Unlike the Chicago ordinance, which requires landlords to pay 5 percent annual interest on deposits, the Illinois law requires owners of buildings or connected complexes with more than 25 units to pay interest on the deposit based on bank passbook interest rates, which are running less than 2 percent.

The main security deposit provisions of the Illinois statutes require owners of more than 5 units to deliver a statement of any deductions made because of damage to the tenant within 30 days of when the apartment is vacated. Under the Illinois law, all landlords-even those who own fewer than 5 units-must return the deposit within 45 days unless they have documented damage.

The Chicago ordinance requires that covered landlords pay back the security deposit to the tenant within 45 days after the end of the lease term; however, landlords must notify tenants-in writing-within 30 days if there are going to be any deductions. A notification of deductions should also include copies of receipts for repairs that have been made or estimates of work that will need to be done. If the landlord provides estimates, he or she must, within an additional 30 days, provide receipts and certification that the work was done.

While those basics have been in place since the Landlord-Tenant Ordinance was first passed in the mid-1980s, the laws were amended in January 1992 with several provisions relating to security deposits that “many landlords and tenants still aren’t totally aware of,” says William Wilen, director of housing litigation for the Legal Assistance Foundation of Chicago.

The amendments

First, the amended ordinance clarifies the date that interest on a security deposit begins accruing. Under the revised ordinance, interest begins accruing from the beginning of the lease term, even if the tenant pays the security deposit before that date, Wilen says.

While the law allows a landlord 45 days after the tenant has vacated the apartment to return the deposit, the amended ordinance cuts that period to seven days if the rental agreement is terminated in the event of a fire or catastrophic occurrence. “The thinking is that if people can’t live in the building because of a fire (or some other catastrophe), they need the security deposit to move into a new place,” Wilen says.

Another ordinance change helps remove a landlord’s liability when he or she sells the building. The new rule requires a building owner to transfer the deposits to the new owner and notify tenants of the transfer after the building has been sold. This way, Wilen says, “the selling landlord can protect himself from a subsequent lawsuit and the tenant has some proof that there has been a transfer of the (security) deposit.”

The amended ordinance also requires that landlords pay interest on both security deposits and prepaid rents. In the past, Wilen says, some landlords required tenants to pay what they referred to as “last month’s rent” instead of a “security deposit,” Wilen says. “The last month’s rent is a security deposit for all practical purposes.”

There is one important situation where the distinction between “last month’s rent” and “security deposit” does apply, however: when tenants live out the last month of their lease on their security deposit instead of paying rent.

“A regular security deposit is not the same thing as paying the last month’s rent in advance,” says Julia Goode, fair housing coordinator for the Metropolitan Tenants Organization. “Unless something’s been worked out between the landlord and tenant in advance, the tenant doesn’t have any legal right not to pay the last month’s rent.”
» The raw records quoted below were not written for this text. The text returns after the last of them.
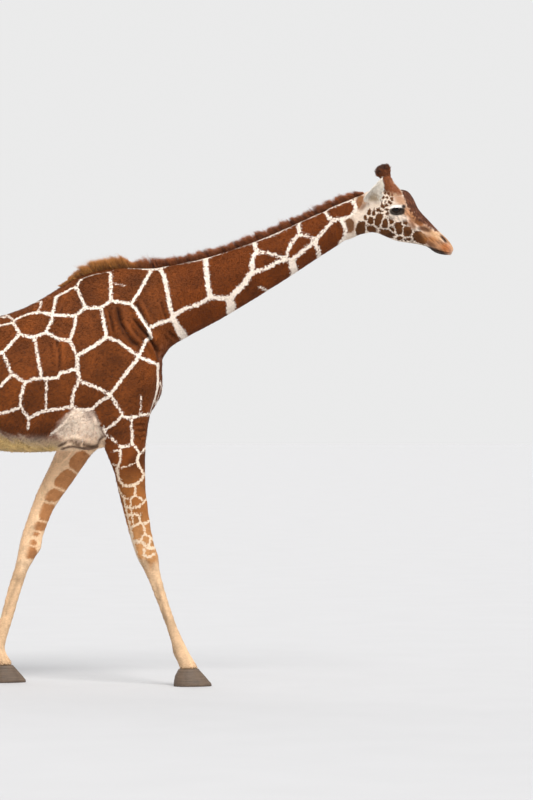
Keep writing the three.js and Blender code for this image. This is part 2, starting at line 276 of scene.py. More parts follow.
def joined(pieces, name):
    choose(*pieces)
    if len(pieces) > 1:
        bpy.ops.object.join()
    pieces[0].name = pieces[0].data.name = name
    return pieces[0]


def remesh(piece, voxel):
    choose(piece)
    change = piece.modifiers.new("remesh", "REMESH")
    change.mode, change.voxel_size, change.use_smooth_shade = "VOXEL", voxel, True
    bpy.ops.object.modifier_apply(modifier=change.name)


def roundBall(name, radius, at, segments=32):
    bpy.ops.object.select_all(action="DESELECT")
    bpy.ops.mesh.primitive_uv_sphere_add(segments=segments, ring_count=segments // 2, radius=radius,
                                         location=at)
    piece = bpy.context.object
    piece.name = name
    bpy.ops.object.transform_apply(location=True, rotation=True, scale=True)
    return piece


# the side plan, on which folds and markings are drawn: x forwards and y downwards in steps of 6.2 mm
plan = {"step": 0.0062, "middle": (266.5, 400.0), "far": 24.0}
leftSide = {
    "legTop": 1.95,  # from here down the left legs are moved onto the right ones on the plan
    "legFull": 1.5,  # and from here down they lie on them fully
    "hindFrom": (-0.95, -1.2),
    "wander": 5.0,  # the left side's markings wander by this many steps
    "wanderSize": 0.75,
}


def toPlan(co):
    scale = plan["far"] / (plan["far"] + co[:, 1]) / plan["step"]
    across = plan["middle"][0] + (co[:, 0] - studio["eye"][0]) * scale
    down = plan["middle"][1] - (co[:, 2] - studio["eye"][2]) * scale
    return np.stack([across, down], 1)


def legAxis(name):
    # where the middle of a leg lies at each height
    co = coordsOf(cadNodes[name].data)
    heights = np.linspace(0.15, 2.0, 38)
    middle = []
    for height in heights:
        near = co[np.abs(co[:, 2] - height) < 0.075]
        middle.append((near[:, 0].min() + near[:, 0].max()) / 2 if len(near) else np.nan)
    middle = np.array(middle)
    good = ~np.isnan(middle)
    return heights[good], np.convolve(np.pad(middle[good], 2, "edge"), np.ones(5) / 5, "valid")


legNames = ["leg_fore_right", "leg_fore_left", "leg_hind_right", "leg_hind_left"]
axes = {name: legAxis(name) for name in legNames}


def axisAt(name, height):
    return np.interp(height, *axes[name])


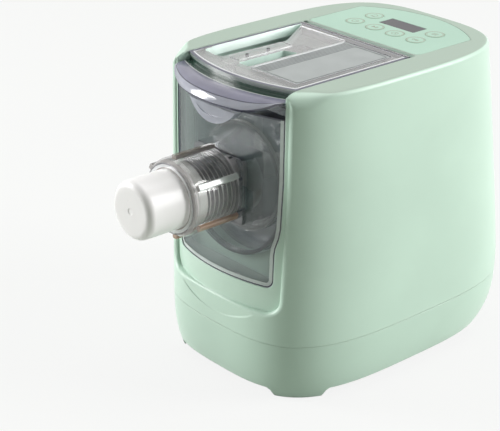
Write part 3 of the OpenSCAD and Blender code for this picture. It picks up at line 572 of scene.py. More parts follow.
edge_x = WINDOW_X + RIM_WALL
ahead = [(x, y) for x, y, z in oval(TOP - 2, 1.1) if abs(x) < edge_x and y < 0]
turn = degrees(asin(edge_x / (ARC_R - RIM_WALL)))
behind = arc(0, ARC_Y, ARC_R - RIM_WALL, 270 + turn, 270 - turn, 60)
core = only(body_form())
core.scale = (0.985, 0.985, 1)
core.location.z = -0.8 * MM
bpy.ops.object.transform_apply(location=True, rotation=False, scale=True)
carrier = prism(sorted(ahead) + behind, WINDOW_Z - 4, TOP - 0.5)
fuse(housing, keep(carrier, core))


def recess_wall(z):
    """Half width of the recess: it narrows a little towards its lower corners."""
    return WINDOW_X - TAPER * max(TAPER_Z - z, 0)


low_x = recess_wall(WINDOW_Z + LOW_R) - LOW_R
recess_line = ([(-recess_wall(z), z) for z in (420, TAPER_Z)]
               + arc(-low_x, WINDOW_Z + LOW_R, LOW_R, 180, 270, 12)
               + arc(low_x, WINDOW_Z + LOW_R, LOW_R, 270, 360, 12)
               + [(recess_wall(z), z) for z in (TAPER_Z, 420)])
recess = prism(recess_line, -400, ARC_Y - 100, "y")
cut(recess, drum(ARC_R + 0.5, -10, 500))


def panel_line(g, top):
    """Outline of the front panel, inset by g: full width above, a narrower tongue below."""
    side = [(PANEL_X - g, top), (PANEL_X - g, 216), (70.8 - g, 172), (69.4 - g, 163), (66.2 - g, 153),
            (65.3 - g, 146)]
    r = 8 - min(g, 5)
    corner = arc(64.6 - g - r, 112 + g + r, r, 0, -90, 8)
    right = side + corner
    return right + [(-x, z) for x, z in reversed(right)]


mouth = prism(panel_line(-0.35, 420), -400, -100, "y")
top_mouth = prism([(-BAY_X, -400), (BAY_X, -400)] + arc(BAY_X - 3, BAY_REAR - 3, 3, 0, 90, 6)
                  + arc(-BAY_X + 3, BAY_REAR - 3, 3, 90, 180, 6), TOP - 20, TOP + 20)
smile = keep(rod(SMILE_R, -400, -60, "y", (0, WINDOW_Z - SMILE_DROP + SMILE_R), 240),
             block(-75, 75, -500, 0, 60, 130))
cut(smile, rod(400, -10, 400, "z", (0, 400 - FRONT_D + SMILE_T), 720))
cut(housing, smile, recess, mouth, top_mouth)
print("housing faces:", len(housing.data.polygons))

# %% The D-shaped seat of the control panel, and the vents
PANEL_Y0, PANEL_Y1, D_ARC, D_CORNER = 33, 133, 114, 7
VENTS, VENT_PITCH, VENT_W = 9, 8, 4


def d_outline(grow=0):
    r = D_CORNER + grow
    cx, cy = BAY_X - D_CORNER, PANEL_Y0 + D_CORNER
    top_c = PANEL_Y1 - D_ARC
    high = top_c + sqrt((D_ARC - D_CORNER) ** 2 - cx ** 2)
    turn = degrees(atan2(high - top_c, cx))
    return (arc(cx, cy, r, 270, 360, 8) + arc(cx, high, r, 0, turn, 6)
            + arc(0, top_c, D_ARC + grow, turn, 180 - turn, 60)[1:-1]
            + arc(-cx, high, r, 180 - turn, 180, 6) + arc(-cx, cy, r, 180, 270, 8))


cut(housing, prism(d_outline(0.3), TOP - 2, TOP + 5), prism(d_outline(-6), TOP - 10, TOP + 5))
for k in range(VENTS):
    x = -34 + VENT_PITCH * k
    cut(housing, prism(round_rect(x, x + VENT_W, 76, 124, 1.9, 5), 100, 250, "y"))

# %% [markdown]
# The recess's rim is rounded by one cutter, which runs down one side, round the lower corners and
# up the other side. Its section follows an arc that leaves the skin smoothly and meets the wall of
# the recess further in.
# %% Rounding of the recess's rim
RIM_DEEP, RIM_WIDE, FOOT_DEEP, FOOT_WIDE = 3.6, 5.6, 1.1, 2.4


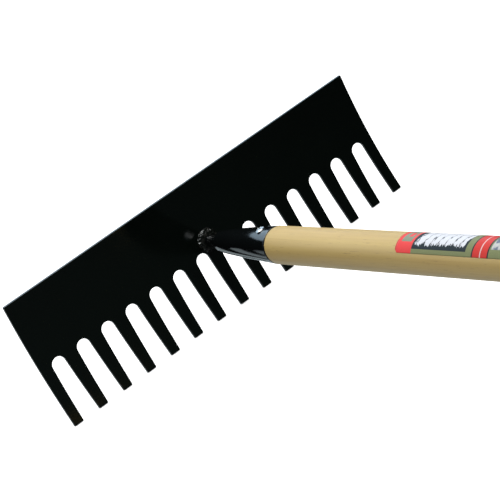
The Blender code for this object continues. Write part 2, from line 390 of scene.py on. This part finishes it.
def round_rims(shape):
    """Rounds the edges all round both faces, as the enamel does on sheared steel."""
    rims = []
    for edge in shape.edges:
        flat = abs(edge.verts[0].co.y - edge.verts[1].co.y) < EDGE_ROUND / 10
        if flat and len(edge.link_faces) == 2 and edge.calc_face_angle() > math.radians(60):
            rims.append(edge)
    bmesh.ops.bevel(shape, geom=rims, offset=EDGE_ROUND, segments=3, profile=0.5, affect="EDGES")


def slice_at(shape, place, normal):
    whole = shape.verts[:] + shape.edges[:] + shape.faces[:]
    bmesh.ops.bisect_plane(shape, geom=whole, plane_co=place, plane_no=normal)


def slice_for_bow(shape):
    for height in between(0, PLATE_HEIGHT, BOW_ROWS)[1:-1]:
        slice_at(shape, (0, 0, height), (0, 0, 1))


def slice_for_waves(shape):
    """Cuts the blade above the slots into columns too, so that it can wave along its width."""
    for x in between(-PLATE_WIDTH / 2, PLATE_WIDTH / 2, WAVE_COLUMNS)[1:-1]:
        slice_at(shape, (x, 0, 0), (1, 0, 0))


def plate_wave(x, height):
    """A slow swell of the sheet, in metres and never outwards past its true surface."""
    swell = noise.noise(Vector((x * 9, height * 14, 3.7)))
    return PLATE_WAVE * (swell - 1) / 2


def comb_mesh():
    shape = bmesh.new()
    front = [shape.verts.new((x, -PLATE_THICKNESS / 2, height)) for x, height in comb_outline()]
    face = shape.faces.new(front)
    swept = bmesh.ops.extrude_face_region(shape, geom=[face])["geom"]
    back = [item for item in swept if isinstance(item, bmesh.types.BMVert)]
    bmesh.ops.translate(shape, verts=back, vec=(0, PLATE_THICKNESS, 0))
    bmesh.ops.recalc_face_normals(shape, faces=shape.faces)
    round_corners(shape)
    round_rims(shape)
    slice_for_bow(shape)
    slice_for_waves(shape)
    for vert in shape.verts:
        x, through, height = vert.co
        vert.co.y, vert.co.z = bow_point(height, through + plate_wave(x, height))
    mesh = bpy.data.meshes.new("comb_plate")
    shape.to_mesh(mesh)
    shape.free()
    smooth(mesh, math.radians(50))
    return mesh


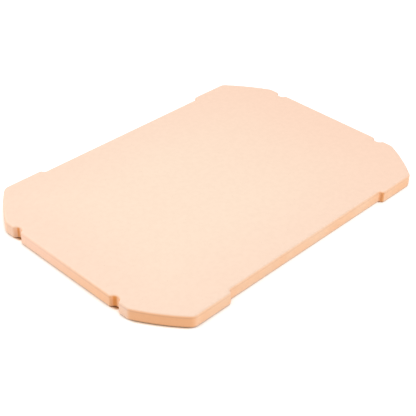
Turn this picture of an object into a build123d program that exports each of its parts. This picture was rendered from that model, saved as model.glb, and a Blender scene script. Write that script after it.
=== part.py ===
"""Rectangular baking stone: one slab of pressed and fired ceramic.

The origin is the middle of the underside. X runs along the slab, Y across it and Z up.
"""
import os

from build123d import *

os.makedirs("parts", exist_ok=True)

# Slab
slab_length = 420.0
slab_width = 297.5
slab_thickness = 15.0

# Corners, each cut off by a gently bowed arc
corner_cut_along = 37.1
corner_cut_across = 52.8
corner_bow = 2.1
corner_round = 10.0

# Long sides, set back between an end tab at each corner, with a steep rounded step at the tab
side_setback = 4.8
tab_length = 51.0
step_run = 1.5
step_round = 3.3

# Short sides, with a round notch near each corner
notch_diameter = 11.2
notch_depth = 5.2
notch_from_corner = 19.3
notch_lip_round = 4.0

# Long edges of the die: the soft arris above and the smaller one below
top_edge_round = 2.8
bottom_edge_round = 1.8

# Places worked out from these sizes
half_length = slab_length / 2
half_width = slab_width / 2
side_y = half_width - side_setback
corner_x = half_length - corner_cut_along
corner_y = half_width - corner_cut_across
step_outer_x = corner_x - tab_length + step_run / 2
step_inner_x = corner_x - tab_length - step_run / 2
notch_centre_x = half_length - notch_depth + notch_diameter / 2
notch_centre_y = corner_y - notch_from_corner

with BuildPart() as baking_stone:
    with BuildSketch(Plane.XY) as outline:
        # Half of the outline, round from the middle of one short side to the middle of the other
        with BuildLine():
            end = Line((half_length, 0), (half_length, corner_y))
            first_bow = SagittaArc(end @ 1, (corner_x, half_width), -corner_bow)
            side = FilletPolyline(
                first_bow @ 1,
                (step_outer_x, half_width),
                (step_inner_x, side_y),
                (-step_inner_x, side_y),
                (-step_outer_x, half_width),
                (-corner_x, half_width),
                radius=step_round,
            )
            second_bow = SagittaArc(side @ 1, (-half_length, corner_y), -corner_bow)
            Line(second_bow @ 1, (-half_length, 0))
            mirror(about=Plane.XZ)
        make_face()

        # The four bows are the widest arcs, and run into the straight sides through a round
        bows = outline.edges().filter_by(GeomType.CIRCLE).sort_by(SortBy.RADIUS)[-4:]
        fillet(bows.vertices(), radius=corner_round)

        # Notches, whose lips are the points where each circle leaves the short side
        with GridLocations(2 * notch_centre_x, 2 * notch_centre_y, 2, 2):
            Circle(notch_diameter / 2, mode=Mode.SUBTRACT)
        fillet(outline.vertices(Select.LAST), radius=notch_lip_round)
    extrude(amount=slab_thickness)

    # Arrises all round the top face and the underside
    fillet(baking_stone.faces().sort_by(Axis.Z)[-1].edges(), radius=top_edge_round)
    fillet(baking_stone.faces().sort_by(Axis.Z)[0].edges(), radius=bottom_edge_round)

baking_stone.part.label = "baking_stone"
export_step(baking_stone.part, "parts/baking_stone.step")
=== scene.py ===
"""A rectangular baking stone of unglazed fired ceramic, lying in a pale studio.

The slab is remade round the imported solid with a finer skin: soft arrises, the slight swell and grain
that pressing and firing leave, and one finish for the pressed body and one for the face that lay on
the kiln shelf. All lengths are in metres.
"""
import logging
import math
from dataclasses import dataclass, field
from enum import Enum

import bmesh
import bpy
from mathutils import Matrix, Quaternion, Vector, noise


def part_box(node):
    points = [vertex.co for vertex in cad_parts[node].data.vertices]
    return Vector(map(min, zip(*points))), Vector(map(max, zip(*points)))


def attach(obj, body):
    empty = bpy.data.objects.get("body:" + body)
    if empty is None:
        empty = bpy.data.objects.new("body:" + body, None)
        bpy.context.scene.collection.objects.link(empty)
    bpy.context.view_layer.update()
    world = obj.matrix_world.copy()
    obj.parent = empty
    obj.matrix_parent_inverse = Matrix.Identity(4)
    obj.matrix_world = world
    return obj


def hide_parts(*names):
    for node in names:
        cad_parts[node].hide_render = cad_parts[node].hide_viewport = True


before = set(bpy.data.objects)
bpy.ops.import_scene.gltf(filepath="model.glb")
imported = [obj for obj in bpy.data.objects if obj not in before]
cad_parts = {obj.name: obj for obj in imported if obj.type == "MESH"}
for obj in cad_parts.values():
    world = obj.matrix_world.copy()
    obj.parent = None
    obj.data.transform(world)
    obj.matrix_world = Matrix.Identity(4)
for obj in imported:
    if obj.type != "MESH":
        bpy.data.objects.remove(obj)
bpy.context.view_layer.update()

LOG = logging.getLogger("baking_stone")
SOLID_NODE = "baking_stone"
BODY = "root"
MERGE_DISTANCE = 1e-6

# Source is what an input socket takes, and Kinds gives the kind of each socket by its name
BMesh = bmesh.types.BMesh
Tree = bpy.types.NodeTree
Socket = bpy.types.NodeSocket
Sockets = dict[str, Socket]
Kinds = dict[str, str]
Source = Socket | float | tuple[float, ...]
Colour = tuple[float, float, float]

WHITE: Colour = (1.0, 1.0, 1.0)

# The sockets that a Mix node uses for colours, which share their names with its other ones
MIX_FIRST = 6
MIX_SECOND = 7
MIX_RESULT = 2

# Noise textures, and the part of their range that is spread from 0 to 1
NOISE_LOW = 0.3
NOISE_HIGH = 0.7
CLOUD_DETAIL = 3.0
CLOUD_ROUGHNESS = 0.45
GRAIN_DETAIL = 3.0
MOTTLE_DETAIL = 2.0
GRAIN_ROUGHNESS = 0.6
GRAIN_SHARE = 0.65
MOTTLE_SHARE = 0.35

# Pinholes: the smallest one, where its rim starts, how much it tints and how deep it is in the relief
PINHOLE_SMALLEST = 0.02
PINHOLE_RIM = 0.6
PINHOLE_TINT = 0.35
PINHOLE_DEPTH = 0.8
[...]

Goode notes that even though a tenant who doesn’t pay the last month’s rent may move out before an eviction can be completed, the landlord can still go to court. “A court judgment against you will probably affect your credit rating,” she says.

While a black mark on a tenant’s credit may be a slap on the wrist, the penalties for landlords who violate the ordinance’s provisions on security deposits are much harsher. If a landlord is guilty of any violation of the security deposit provisions of the ordinance-whether it be a failure to pay interest, not keeping the money in a separate bank account or not following the procedures and time frames-renters can sue in either pro se or small claims court for twice the amount of the deposit, interest owed and legal costs.

While both pro se and small claims court are easily navigated by the average renter, both require upfront fees for filing costs. And often in pro se court, judges will award tenants the amount they’re disputing and court filing fees, but not twice the amount of the deposit, says Ralph Scott, executive director of the Rogers Park Tenants Organization.

While that may seem a disincentive to some renters who may not want to hassle over $30 in security deposit interest or $100 in deductions, Scott points out that federal appeals courts have been more consistent in awarding the full amount that is outlined in the ordinance.

Even with recent changes in security deposit laws, the problems that most tenants encounter remain the same as they have been for years, Scott and others claim.

Most common among the problems is that a landlord has failed to give back the security deposit without any explanation or has made bogus or exorbitant deductions for work that is considered decorating, Scott says.

“Landlords are only allowed to use security deposit money for damage done to the apartment, not the normal wear and tear that comes with living there,” Scott says. “I think some landlords bank on tenants not knowing that they can’t be charged for cleaning appliances or shampooing carpets that were left” reasonably clean.

The other common problem many tenants face is from landlords who don’t pay interest on the rent, says Goode. “A good percentage” of Chicago landlords don’t pay interest on security deposits, Goode says, adding that “some don’t (pay interest) because they’re violating the law, and some don’t pay because they don’t know.”